Correlation is a statistical technique used to determine the strength and direction of the relationship between two variables. It measures the degree to which the variables move together. The correlation coefficient, denoted by “r,” ranges from -1 to +1.
A positive correlation indicates a direct relationship, where an increase in one variable is associated with an increase in the other variable. Conversely, a negative correlation indicates an inverse relationship, where an increase in one variable is associated with a decrease in the other variable.
Positive Correlation:
- A positive correlation exists when an increase in one variable is associated with an increase in the other variable.
- In other words, as variable A goes up, variable B also tends to go up.
- This suggests a direct relationship between the two variables.
Example: The more hours you spend studying (variable A), the higher your exam scores may be (variable B).
Negative Correlation:
- A negative correlation exists when an increase in one variable is associated with a decrease in the other variable.
- In other words, as variable A goes up, variable B tends to go down.
- This suggests an inverse relationship between the two variables.
Example: The more time you spend commuting (variable A), the fewer hours you have available for leisure activities (variable B).

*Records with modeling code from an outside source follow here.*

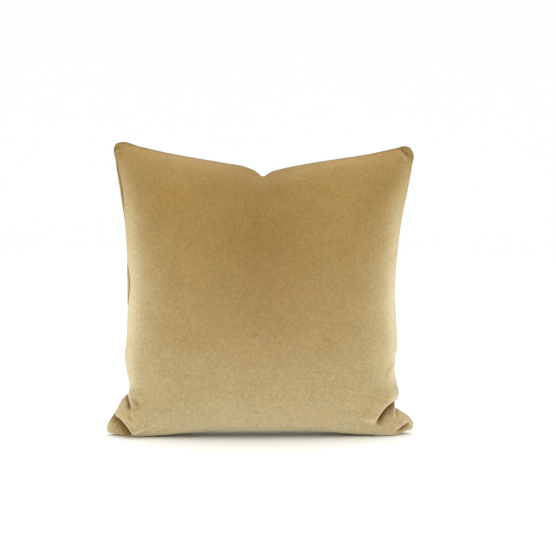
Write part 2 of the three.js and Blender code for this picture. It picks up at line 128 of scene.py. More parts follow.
def rounded(g, share):
    """Moves each inner point of a grid toward the middle of its four neighbours, in place."""
    mean = (g[2:, 1:-1] + g[:-2, 1:-1] + g[1:-1, 2:] + g[1:-1, :-2]) / 4
    g[1:-1, 1:-1] += share * (mean - g[1:-1, 1:-1])


def unit(v):
    """The same directions at length 1."""
    return v / np.maximum(np.linalg.norm(v, axis=-1, keepdims=True), 1e-12)


def plan(u, v):
    """Where the flat cloth's points (u, v) come in the seam's plane, as [across, up]."""
    shape = np.shape(u)
    u, v = np.ravel(u), np.ravel(v)
    bottom, top = through(BOTTOM_SIDE, u), through(TOP_SIDE, u)
    left, right = through(LEFT_SIDE, v), through(RIGHT_SIDE, v)
    low, high = through(BOTTOM_SIDE, np.array([0, 1.0])), through(TOP_SIDE, np.array([0, 1.0]))
    u, v = u[:, None], v[:, None]
    corners = (1 - v) * ((1 - u) * low[0] + u * low[1]) + v * ((1 - u) * high[0] + u * high[1])
    place = (1 - v) * bottom + v * top + (1 - u) * left + u * right - corners
    return place.reshape(*shape, 2)


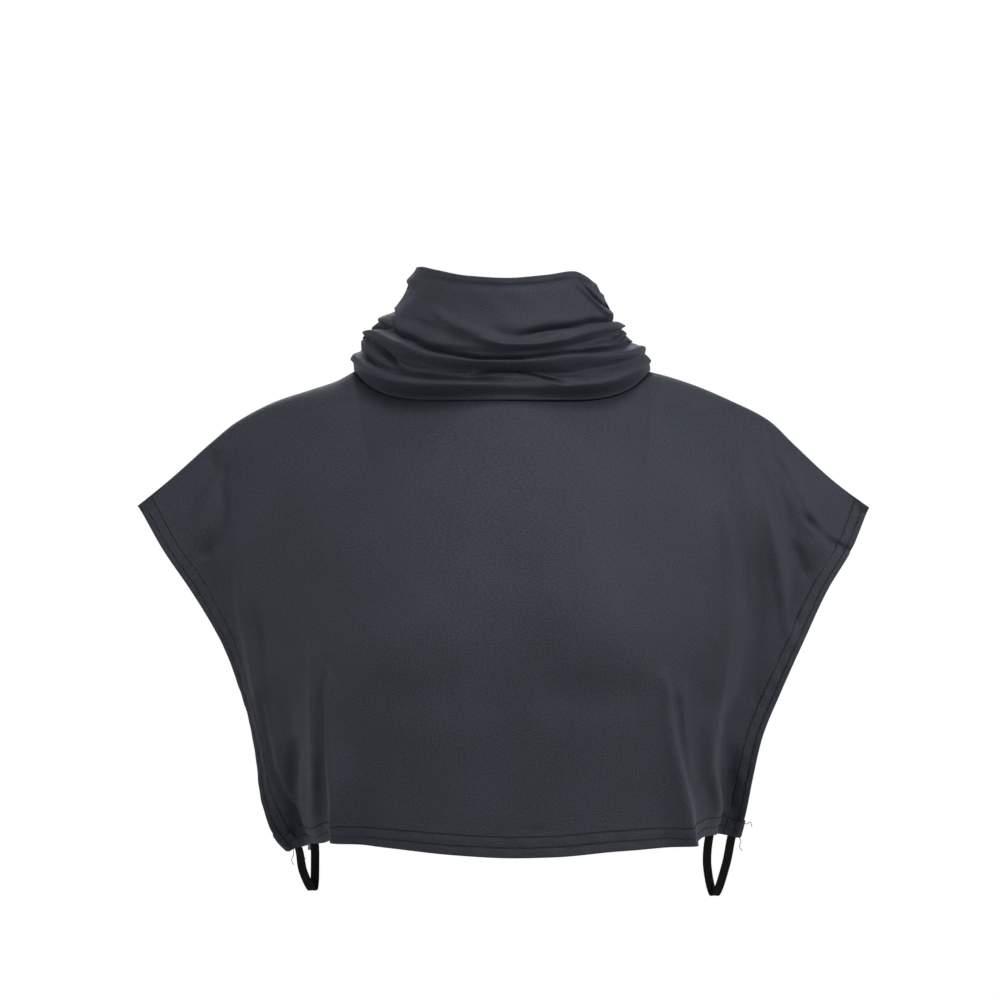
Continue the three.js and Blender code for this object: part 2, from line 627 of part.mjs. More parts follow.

The correlation coefficient quantifies the strength and direction
of the linear relationship between two variables. It ranges from -1 to 1:
- r = 1: Perfect positive correlation
- r = −1: Perfect negative correlation
- r = 0: No correlation
The correlation coefficient can be calculated using various methods, such as the Pearson correlation coefficient, Spearman’s rank correlation coefficient, or Kendall’s tau coefficient. These methods are used depending on the type of data and the nature of the relationship between the variables.
Calculation Methods
Pearson Correlation Coefficient:
- Measures the linear relationship between two continuous variables.
- Suitable for variables with a normal distribution.
Spearman’s Rank Correlation Coefficient: Measures the strength and direction of monotonic relationships (whether variables tend to increase or decrease together, but not necessarily at a constant rate).
- Suitable for ordinal or ranked data.
- Uses the ranks of the data points.
- More robust to outliers.
- No assumption of linearity.
- Suitable for nonlinear relationships.
Kendall’s Tau Coefficient: Measures the strength and direction of the ordinal association between two measured quantities.
- Similar to Spearman’s rank correlation but uses a different approach.
- It counts the number of concordant and discordant pairs.
- Suitable for ordinal or ranked data.
- No assumption of linearity.
STEPWISE CALCULATION OF THE CORRELATION COEFFICIENT
The correlation coefficient is a measure of the strength and direction of the linear relationship between two variables. It is calculated as follows
r = covariance(X, Y) / (std_dev(X) * std_dev(Y))
where,
- r is the correlation coefficient
- covariance(X, Y) is the covariance of X and Y
- std_dev(X) is the standard deviation of X
- std_dev(Y) is the standard deviation of Y
The covariance is a measure of how much two variables vary together. It is calculated as follows:
covariance(X, Y) = sum((Xi – mean(X)) * (Yi – mean(Y))) / (n – 1)
where:
- covariance(X, Y) is the covariance of X and Y
- Xi is the value of X for observation i
- Yi is the value of Y for observation i
- mean(X) is the mean of X
- mean(Y) is the mean of Y
- n is the number of observations
The standard deviation is a measure of how much a variable varies from its mean. It is calculated as follows:
std_dev(X) = sqrt(sum((Xi – mean(X))^2) / (n – 1))
where:
- std_dev(X) is the standard deviation of X
- Xi is the value of X for observation i
- mean(X) is the mean of X
- n is the number of observations
Example Calculation
Let’s calculate the correlation coefficient between height and weight for a sample of 10 people.
Height | Weight |
5’5″ | 110 lbs |
5’7″ | 125 lbs |
5’9″ | 140 lbs |
5’11” | 155 lbs |
6’1″ | 170 lbs |
6’3″ | 185 lbs |
6’5″ | 200 lbs |
5’8″ | 130 lbs |
5’10” | 145 lbs |
6’0″ | 160 lbs |
Step 1. We calculate the mean of height and weight:
- mean(height) = 5’10”
- mean(weight) = 145 lbs
Step 2: We calculate the covariance of height and weight:
- covariance(height, weight) = 120
Step 3: We calculate the correlation coefficient:
r = covariance(height, weight) / (std_dev(height) * std_dev(weight))
r = 0.82
Therefore, there is a positive correlation between height and weight for this sample of people.